[FFmpeg-devel] [PATCH] Use av_clip_uint8 in swscale.

Mon Aug 17 20:41:56 CEST 2009

Frank Barchard <fbarchard at google.com> writes:

> 2009/8/17 M?ns Rullg?rd <mans at mansr.com>
>
>> Frank Barchard <fbarchard at google.com> writes:
>>
>> > The table method works well on all platforms... better than if statements
>> > anyway.
>>
>> Depends on the range of inputs.  If you want to allow the full 32-bit
>> range, well...  Even a smaller range could put significant pressure on
>> the cache.
>
> In practice you know the range of values.
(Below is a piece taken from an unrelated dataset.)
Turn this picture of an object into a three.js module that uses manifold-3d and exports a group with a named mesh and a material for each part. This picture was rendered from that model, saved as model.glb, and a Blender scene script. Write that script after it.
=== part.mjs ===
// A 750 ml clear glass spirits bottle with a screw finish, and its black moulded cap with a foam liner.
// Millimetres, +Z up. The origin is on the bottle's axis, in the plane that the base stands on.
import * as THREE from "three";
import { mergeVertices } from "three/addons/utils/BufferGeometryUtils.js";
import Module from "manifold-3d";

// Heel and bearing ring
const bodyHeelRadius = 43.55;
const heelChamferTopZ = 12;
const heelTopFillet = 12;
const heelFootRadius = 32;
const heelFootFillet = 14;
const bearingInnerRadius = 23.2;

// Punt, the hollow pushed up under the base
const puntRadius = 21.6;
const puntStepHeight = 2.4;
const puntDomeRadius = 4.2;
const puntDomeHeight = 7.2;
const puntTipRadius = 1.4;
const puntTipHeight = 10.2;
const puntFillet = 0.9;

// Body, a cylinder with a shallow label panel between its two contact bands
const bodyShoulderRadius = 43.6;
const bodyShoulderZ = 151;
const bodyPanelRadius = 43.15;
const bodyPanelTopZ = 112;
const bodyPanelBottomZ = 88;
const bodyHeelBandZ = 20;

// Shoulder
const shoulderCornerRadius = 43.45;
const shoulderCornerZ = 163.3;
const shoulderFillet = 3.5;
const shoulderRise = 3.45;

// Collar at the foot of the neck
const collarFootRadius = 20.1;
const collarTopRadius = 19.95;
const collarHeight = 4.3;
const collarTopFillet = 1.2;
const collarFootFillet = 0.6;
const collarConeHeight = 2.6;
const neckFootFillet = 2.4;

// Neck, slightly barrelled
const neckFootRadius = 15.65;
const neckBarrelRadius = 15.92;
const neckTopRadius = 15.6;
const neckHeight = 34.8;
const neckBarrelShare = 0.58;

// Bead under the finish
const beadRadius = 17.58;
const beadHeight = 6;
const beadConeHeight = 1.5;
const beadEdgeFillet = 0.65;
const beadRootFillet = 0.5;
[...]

And you might know it's unbounded.

> If you combined 3 bytes, its 768 values.

"combined"?

> I know if statements are increasingly efficient, and memory less efficient,
> but the original code had 4 to 6 instructions and potentially 2 branches
> taken per clipped value.
> av_clip_uint8() can be optimized to a single instruction on most CPU's

Yes, on those with dedicated clip instructions.  Others will need
several instructions to support the full 32-bit range.  Even if the
range is known to be smaller, a table lookup can be slower than a few
compares and conditional instructions, and it poisons the cache
needlessly.

>> > On x86, there is cmov, but in the above code it would take cmp,
>> > cmov, cmp, cmov to do each value, whereas the table method takes
>> > one mov instruction.
>>
>> You're forgetting the address calculation.
>
> movzx eax,cliptbl[eax*4]

Now you're back at the 4GB table.  And where did the value of
"cliptbl" come from?  It would have to be loaded from somewhere.

-- 
M?ns Rullg?rd
mans at mansr.com